Educational Reforms and Pedagogy
Architecture schools are increasingly integrating feminist, postcolonial, and social-justice frameworks into their curricula. The acceptance of alternative career paths—such as community design, policy work, or participatory planning—has widened the definition of what it means to be an architect. Programs like the University of Washington’s “Design for Social Impact” and the Massachusetts Institute of Technology’s “Urban Risk Lab” explicitly train students to work with underserved communities. Moreover, digital platforms and social media have enabled women to share experiences and resources globally, bypassing traditional gatekeepers. Initiatives like ArchiteXX in New York create networks for women in architecture to collaborate on research and advocacy. These pedagogical shifts are producing a generation of practitioners who see design as a tool for justice, not just aesthetics.

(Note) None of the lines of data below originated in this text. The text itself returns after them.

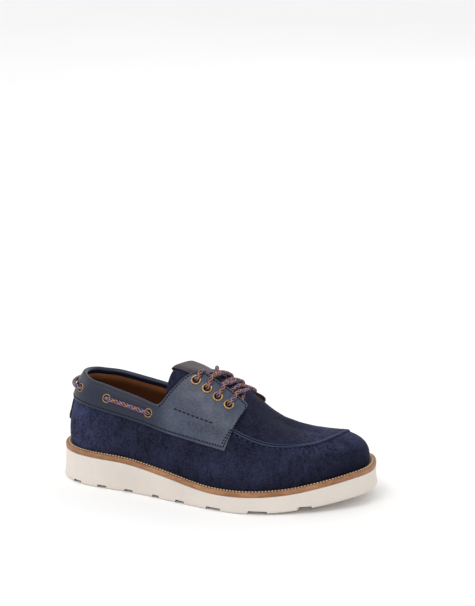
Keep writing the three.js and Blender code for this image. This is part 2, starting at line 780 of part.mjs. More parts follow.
// Out of a facing eyelet and up, towards the middle of the shoe.
function outOf(seat, sense) {
  return [
    above(seat, -SADDLE_WALL - 1),
    above(seat, 1.5),
    above(seat, 4.6).add(new THREE.Vector3(0, -sense * 1.5, 0.5)),
  ];
}

// A crossing's strand: out of an eyelet, over the facing's edge, and down into the gap beside
// the next eyelet up on the other side.
function strand(allSeats, side, k, height) {
  const from = facingSeat(allSeats, side, k);
  const to = facingSeat(allSeats, 1 - side, k - 1);
  const sense = SIDES[side].sign;
  const [a, b] = [from.seat.x, to.seat.x];
  const edge = inside(a * 0.85 + b * 0.15, sense * 13.5, -SADDLE_GAP - SADDLE_WALL - CORD_REST - 1.5);
  const share = k > 2 ? 0.82 : 0.5;
  const end = inside(a + (b - a) * share, -sense * 9, 1.5);
  const middle = edge.clone().add(end).multiplyScalar(0.5);
  middle.z += height;
  return toSolid(cord([...outOf(from, sense), edge, middle, end], 12));
}

const crossing = (allSeats, k) => fromSolid(strand(allSeats, 0, k, 1.4).add(strand(allSeats, 1, k, -1.6)));

// The bar between the lowest eyelets, on the tongue.
function laceBar(allSeats) {
  const x = facingSeat(allSeats, 0, 4).seat.x + 1;
  const reach = [-11, -5, 0, 5, 11];
  return cord(reach.map((y) => tonguePoint(x, y, -CORD_REST)), 10);
}

// The lace's end: out of the highest eyelet, over the facing's edge and tucked behind it.
function laceEnd(allSeats, side) {
  const seat = facingSeat(allSeats, side, 1);
  const sense = SIDES[side].sign;
  const over = inside(seat.seat.x, sense * 13.5, -SADDLE_GAP - SADDLE_WALL - CORD_REST - 1.2);
  const tucked = inside(seat.seat.x - 1.5, sense * 6, 2.5);
  return cord([...outOf(seat, sense), over, tucked], 9);
}

// A stretch of the collar lace between two eyelets, over the places in between.
function collarLace(from, to, between, steps) {
  const start = [above(from, -1), above(from, 1.8), above(from, 3.1)];
  const finish = [above(to, 3.1), above(to, 1.8), above(to, -1)];
  return cord([...start, ...between, ...finish], steps);
}

function sideLace(allSeats, side) {
  const from = collarSeat(allSeats, side, "middle");
  const to = collarSeat(allSeats, side, "front");
  const [a, b] = [COLLAR_EYELETS[1], COLLAR_EYELETS[0]];
  const between = [
    { share: 0.14, over: 1 },
    { share: 0.5, over: 0 },
    { share: 0.86, over: 1 },
  ].map(({ share, over }) => {
    const place = locate(SIDES[side].sign, { x: a.x + (b.x - a.x) * share, z: a.z + (b.z - a.z) * share });
    return offset(place.t, place.u, SADDLE_GAP + SADDLE_WALL + CORD_REST + over);
  });
  return collarLace(from, to, between, 16);
}

function heelLace(allSeats) {
  const eyelet = COLLAR_EYELETS[2];
  const from = collarSeat(allSeats, 1, "rear");
  const to = collarSeat(allSeats, 0, "rear");
  const place = locate(-1, eyelet);
  const between = [-0.78, -0.4, 0, 0.4, 0.78].map((share) => {
    const over = 1.4;
    return offset(place.t * share, place.u, SADDLE_GAP + SADDLE_WALL + CORD_REST + over);
  });
  return collarLace(from, to, between, 20);
}

// ---------------------------------------------------------------- assembly
const suede = { color: 0x2b2f4a, roughness: 0.95, metalness: 0 };
const leather = { color: 0x4a5468, roughness: 0.5, metalness: 0 };
const rubber = { color: 0xe0d8ce, roughness: 0.8, metalness: 0 };
const tan = { color: 0xa87a55, roughness: 0.6, metalness: 0 };
const grey = { color: 0x7d7780, roughness: 0.45, metalness: 0 };
const brass = { color: 0xa8895a, roughness: 0.35, metalness: 1 };
const braid = { color: 0x8d7a8c, roughness: 0.85, metalness: 0 };

const shoe = new THREE.Group();
function put(name, geometry, finish) {
  geometry.computeVertexNormals();
  const mesh = new THREE.Mesh(geometry, new THREE.MeshStandardMaterial(finish));
  mesh.name = name;
  shoe.add(mesh);
}

const allSeats = seats();
put("outsole", outsole(), rubber);
put("welt", welt(), tan);
put("insole", insole(), tan);
put("upper", upper(), suede);
put("saddle", saddle(allSeats), leather);
put("tongue", tongue(), suede);
put("tongue_label", tongueLabel(), grey);
for (const seat of allSeats) put(seat.name, eyelet(seat), brass);
for (const k of [4, 3, 2]) put(`lace_crossing_${5 - k}`, crossing(allSeats, k), braid);
put("lace_bar", laceBar(allSeats), braid);
put("lace_end_lateral", laceEnd(allSeats, 0), braid);
put("lace_end_medial", laceEnd(allSeats, 1), braid);
put("collar_lace_lateral", sideLace(allSeats, 0), braid);
put("collar_lace_medial", sideLace(allSeats, 1), braid);
put("collar_lace_heel", heelLace(allSeats), braid);

const box = new THREE.Box3().setFromObject(shoe);
const middle = box.getCenter(new THREE.Vector3());
shoe.position.set(-middle.x, -middle.y, -box.min.z);

export default shoe;
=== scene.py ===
# The looks of the boat shoe: fine suede, leather, laces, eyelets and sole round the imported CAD.
# The last's own sizes are in millimetres, x from the heel, y to the inner side, z up from the floor.
import math

import bmesh
import bpy
import numpy as np
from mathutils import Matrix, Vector


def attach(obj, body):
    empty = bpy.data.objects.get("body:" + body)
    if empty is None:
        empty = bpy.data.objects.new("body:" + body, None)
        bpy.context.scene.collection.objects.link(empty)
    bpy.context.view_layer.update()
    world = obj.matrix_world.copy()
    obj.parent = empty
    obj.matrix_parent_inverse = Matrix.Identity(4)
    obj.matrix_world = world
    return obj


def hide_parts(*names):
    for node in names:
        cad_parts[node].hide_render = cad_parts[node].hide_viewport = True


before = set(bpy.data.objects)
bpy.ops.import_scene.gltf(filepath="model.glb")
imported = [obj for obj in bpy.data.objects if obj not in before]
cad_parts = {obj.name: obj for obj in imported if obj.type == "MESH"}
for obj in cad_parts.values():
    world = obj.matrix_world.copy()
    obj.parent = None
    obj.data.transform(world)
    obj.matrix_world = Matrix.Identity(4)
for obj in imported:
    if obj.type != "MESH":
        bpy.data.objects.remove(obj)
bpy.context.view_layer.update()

# ---------------------------------------------------------------- sizes of the last, as in the CAD
SOLE_LENGTH = 302.0
TOE_SPRING = 12.3  # height of the underside at the tip of the toe
SPRING_START = 190.0  # the underside is flat from the heel to here
SPRING_POWER = 1.8
SIDE_FLARE = 1.2  # the sidewall leans out this much towards the ground
EDGE_ROUND = 2.0  # rounding of the outsole's lower edge
WELT_THICKNESS = 4.6
WELT_WIDTH = 12.0
GAP = 0.3  # clearance between touching pieces
WALL = 2.2  # suede with its lining
SADDLE_GAP = 0.45
SADDLE_WALL = 1.7
FACING_LIFT = 2.5  # the free front corner of a facing stands off the vamp
INSOLE_THICKNESS = 3.5
THROAT_X = 181.0  # the upper is open from here back to the heel
TONGUE_THICKNESS = 2.8
TONGUE_ARCH = 2.6  # how flat the tongue is in the middle
LABEL_HALF_WIDTH = 16.0
LABEL_THICKNESS = 1.0
LABEL_GAP = 0.6

# Sizes in which the looks differ from the CAD, or that only the looks have.
LUG_DEPTH = 3.0
LACE_RADIUS = 1.85
EYELET_HOLE = 3.0  # clear radius
FACING_FLANGE = 5.0
COLLAR_FLANGE = 4.4
TONGUE_START = 120.5  # x of the tongue's top
TONGUE_SKEW = 0.32  # its top edge runs forward towards the medial side
TONGUE_FLAT = 3.2  # the top's arch is flatter by this power
TONGUE_CORNER = 3.5  # the outer top corner reaches this much further towards the heel
TONGUE_DROP = 1.5  # the top is this much lower
LABEL_LENGTH = 25.0
LABEL_LOOP = 2.6  # how far the fold stands off the tongue's edge
MEDIAL_CREST = 3.5  # the inner facing is this much lower at its crest

# The outsole's edge: x, half width lateral and medial, height of the upper face, and reveal.
SECTIONS = np.array([
    (1.2, 0, 0, 27.9, 5.2),
    (10, 23.4, 24, 28, 5),
    (36, 38.3, 38.5, 28.1, 4.8),
    (76, 43.6, 38, 27, 4.8),
    (118, 52.5, 36, 21.7, 4.8),
    (160, 62.5, 38.5, 15.8, 4.8),
    (198, 65.2, 45.5, 15.6, 4.9),
    (234, 54.8, 53, 18.2, 5.2),
    (264, 38, 54, 23.4, 5.8),
    (289, 16.5, 43, 28.3, 6.4),
    (SOLE_LENGTH - 1.2, -9, 9, 30.3, 6.6),
])
# The upper's profiles: ridge x, y and crown, rise, then bulge and full on the two sides.
PROFILES = np.array([
    (50, 0, 128, 38, 6, 0.49, 6, 0.49),
    (52, 0, 127, 38, 5, 0.48, 5, 0.48),
    (60, 0.5, 124, 40, 2.8, 0.45, 2.8, 0.45),
    (80, 1, 123, 42, 2.5, 0.42, 4, 0.46),
    (118, 2, 126, 42, 3, 0.36, 7, 0.52),
    (160, 2, 112, 41, 3, 0.27, 7, 0.48),
    (196, 1.5, 82, 34, 3, 0.45, 5, 0.55),
    (222, 3.5, 66.5, 24, 3, 0.72, 3.5, 0.72),
    (238, 6, 61.8, 19, 3, 0.8, 3, 0.8),
    (246, 7.5, 60.8, 17, 2.8, 0.82, 2.8, 0.82),
    (249, 8, 60.6, 17, 2.6, 0.82, 2.6, 0.82),
])
TOE = len(SECTIONS) - 1
LOOP = 2 * TOE
NEAR_RIDGE = 0.97  # from this height on, the two sides share their outward direction
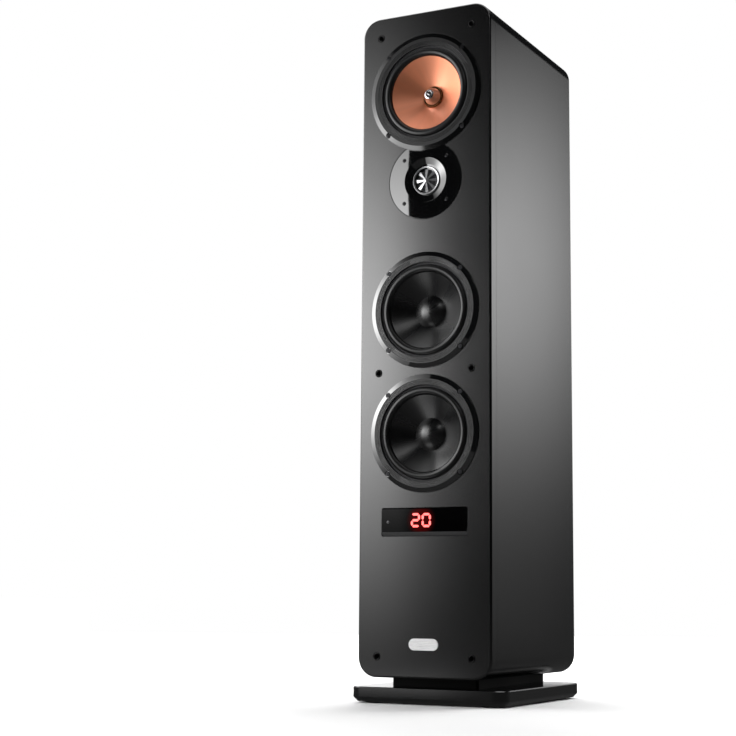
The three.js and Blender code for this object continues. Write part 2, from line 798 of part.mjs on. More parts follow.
// The cap that screws down on a stud: a blind bore and twelve flats.
function postCap() {
  const bottom = DISH_FLOOR + POST.lift;
  const top = bottom + POST.length;
  const boreEnd = DISH_FLOOR + POST.studLength + 1;
  return turned(
    [
      [0, top],
      [POST.radius, top],
      [POST.radius, bottom],
      [POST.stud + GAP, bottom],
      [POST.stud + GAP, boreEnd],
      [0, boreEnd],
    ],
    SMALL_ROUND,
  );
}

// A comb of fins that stand up along Z.
function heatSink() {
  const { left, bottom, height, fins, pitch, fin, base, reach } = HEAT_SINK;
  const back = AMP_BOARD_Y + AMP_BOARD.thickness + GAP;
  const up = [bottom, bottom + height];
  const plate = block([left, left + (fins - 1) * pitch + fin], [back, back + base], up);
  const blades = Array.from({ length: fins }, (_, i) => {
    const edge = left + i * pitch;
    return block([edge, edge + fin], [back + base - 1, back + reach], up);
  });
  return geometryOf(join(plate, ...blades));
}

function addAmplifier() {
  addPiece("amp_panel", ampPanel(), FINISH.satin);
  addPiece("mains_inlet", mainsInlet(), FINISH.satin);
  addPowerRocker();
  addPiece("input_jack_strip", jackStrip(), FINISH.satin);
  POSTS.forEach(({ name, x, look }) => {
    addPiece(name, postCap(), look).position.set(x, 0, POST.z);
  });
  const board = roundedRectangle(AMP_BOARD.width, AMP_BOARD.height, AMP_BOARD.corner, 0, AMP.z);
  addPiece("amp_board", upright(board, AMP_BOARD_Y, AMP_BOARD_Y + AMP_BOARD.thickness), FINISH.board);
  addPiece("amp_heat_sink", heatSink(), FINISH.steel);
  const { bore: core, radius, length, y } = TRANSFORMER;
  const toroid = tube(core, radius, 0, length).rotateX(Math.PI / 2);
  addPiece("mains_transformer", toroid, FINISH.copper).position.set(0, y, INNER.bottom + GAP);
}

addCabinet();
addBase();
addConeDrivers();
addTweeter();
addDisplay();
addAmplifier();

export default speaker;
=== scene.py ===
import math

import bmesh
import bpy
from mathutils import Matrix, Vector, noise


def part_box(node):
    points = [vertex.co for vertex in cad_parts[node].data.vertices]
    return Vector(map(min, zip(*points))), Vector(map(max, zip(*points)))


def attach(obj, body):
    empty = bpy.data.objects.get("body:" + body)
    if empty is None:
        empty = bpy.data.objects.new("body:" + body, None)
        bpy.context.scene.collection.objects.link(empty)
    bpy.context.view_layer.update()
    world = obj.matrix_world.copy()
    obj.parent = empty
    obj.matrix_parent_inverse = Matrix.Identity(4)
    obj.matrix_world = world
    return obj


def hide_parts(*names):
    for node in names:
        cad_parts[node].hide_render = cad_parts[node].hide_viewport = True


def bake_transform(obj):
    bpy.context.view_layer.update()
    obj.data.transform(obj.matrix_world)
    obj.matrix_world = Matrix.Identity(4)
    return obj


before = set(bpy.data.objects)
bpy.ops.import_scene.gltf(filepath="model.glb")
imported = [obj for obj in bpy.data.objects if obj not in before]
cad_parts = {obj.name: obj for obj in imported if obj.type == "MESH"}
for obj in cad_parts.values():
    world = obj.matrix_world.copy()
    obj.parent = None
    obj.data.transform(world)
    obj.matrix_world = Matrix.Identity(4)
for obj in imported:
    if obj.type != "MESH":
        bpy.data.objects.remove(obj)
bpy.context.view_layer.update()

# The speaker's visible surfaces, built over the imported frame. Lengths are in millimetres in the
# speaker's own frame: +Z up, the front faces -Y. build() turns them into metres.

MM = 0.001
SIDES = 128  # of a turned piece that shows
FEW_SIDES = 64  # of a small or hidden turned piece


def box(node):
    """A CAD node's lowest and highest corners, in millimetres."""
    low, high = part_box(node)
    return low / MM, high / MM


def middle(node):
    low, high = box(node)
    return (low + high) / 2


def size(node):
    low, high = box(node)
    return high - low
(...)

Conclusion: Building a More Representative Future
Women’s influence on the evolution of modern architecture and urban planning is not a footnote—it is a central thread. From Eileen Gray’s modular interiors to Jane Jacobs’s street-level activism, from Lina Bo Bardi’s democratic plazas to gender-sensitive planning in Vienna, women have consistently expanded the purpose of the built environment toward inclusion, sustainability, and social justice. Yet the field still has far to go. Recognizing these legacies should galvanize the profession to dismantle remaining barriers, celebrate diverse voices, and design cities that truly serve everyone. The next chapter of architecture and urban planning will be written by those who honor this lineage and dare to continue the work—by mentoring the next generation, rethinking professional hierarchies, and opening the door to practices that put care and community at the center. In doing so, we move closer to a built environment that reflects the full richness of human experience.